On the Waterfront review – Marlon Brando’s wounded masculinity rains punches down

On the Waterfront review – Marlon Brando’s wounded masculinity rains punches down

Rereleased for its 70th anniversary, Elia Kazan’s classic exploration of corruption and whether or not to squeal is made all the more viscerally powerful by his own Huac testimony

‘The Romans found out what a handful could do, if it’s the right handful,” says Karl Malden’s priest Father Pete Barry to the crowd of sullen, nervous New Jersey longshoremen he’s persuaded to come to his church, like the early Christians hiding in caves; they are wondering whether to stand up to the crooked union mob boss Johnny Friendly, played by Lee J Cobb. Meanwhile, ex-boxer Terry Malloy, played by Marlon Brando, sits at the back of the church, smirking and eavesdropping; midway between Judas and Jesus, he is the washed-up fighter who gets cushy dockworker jobs from Johnny in return for shameful dirty work, his stevedore’s hook hitched over his shoulder. It’s same kind of hook that Johnny will use to crucify his consigliere, Terry’s brother Charley, in a back alley; Charley, who betrayed poor Terry at a vital moment in his boxing career, just as he was going to be a contender.
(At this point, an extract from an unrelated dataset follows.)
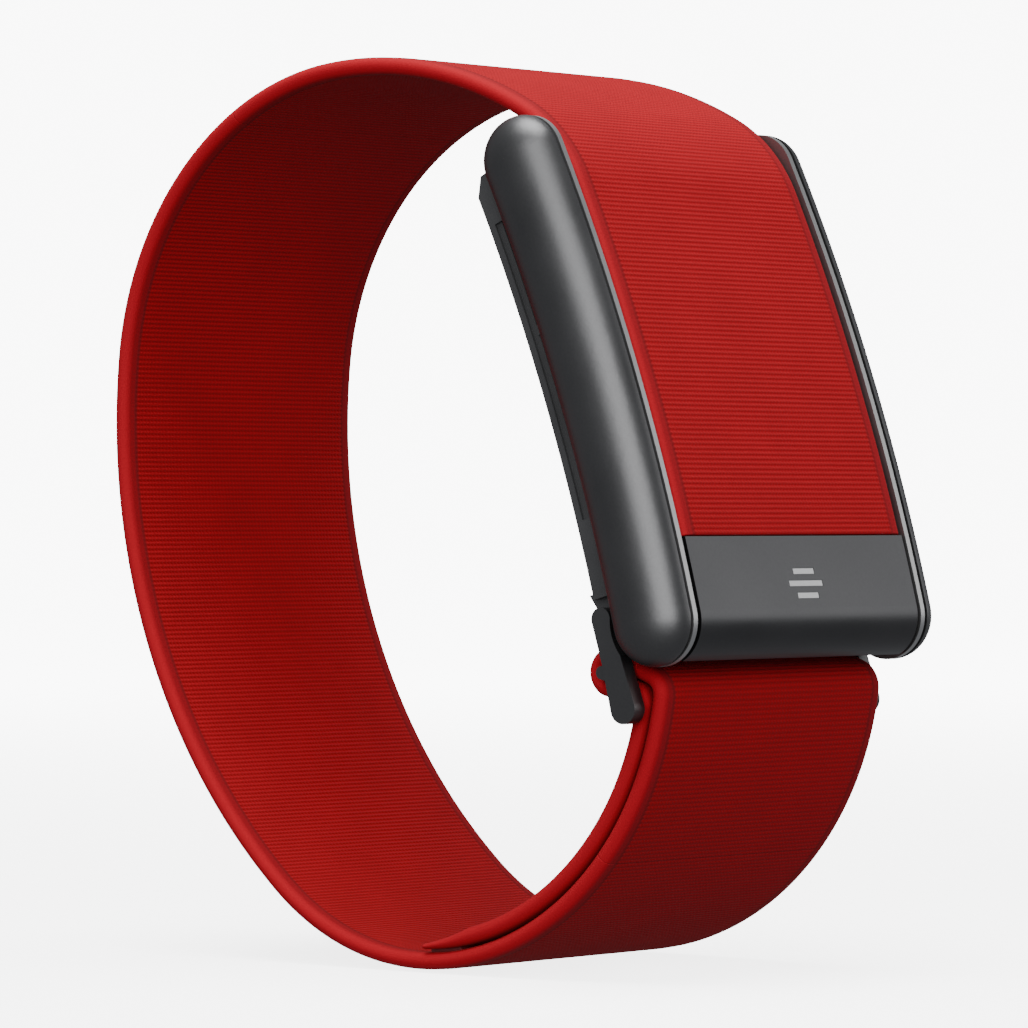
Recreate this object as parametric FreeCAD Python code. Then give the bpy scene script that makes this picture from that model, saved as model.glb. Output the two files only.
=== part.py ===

Elia Kazan’s viscerally powerful tragedy from 1954 is now rereleased for its 70th anniversary; it was written for the screen by Budd Schulberg, inspired by Malcolm Johnson’s Pulitzer-winning journalism about postwar US dockyard corruption, and with a clamorous, brass-heavy musical score by Leonard Bernstein. Its raw passion and wounded masculinity rain down punches on its audience, creating a myth revived and recreated 26 years later in a series of visual and verbal echoes by Martin Scorsese in Raging Bull.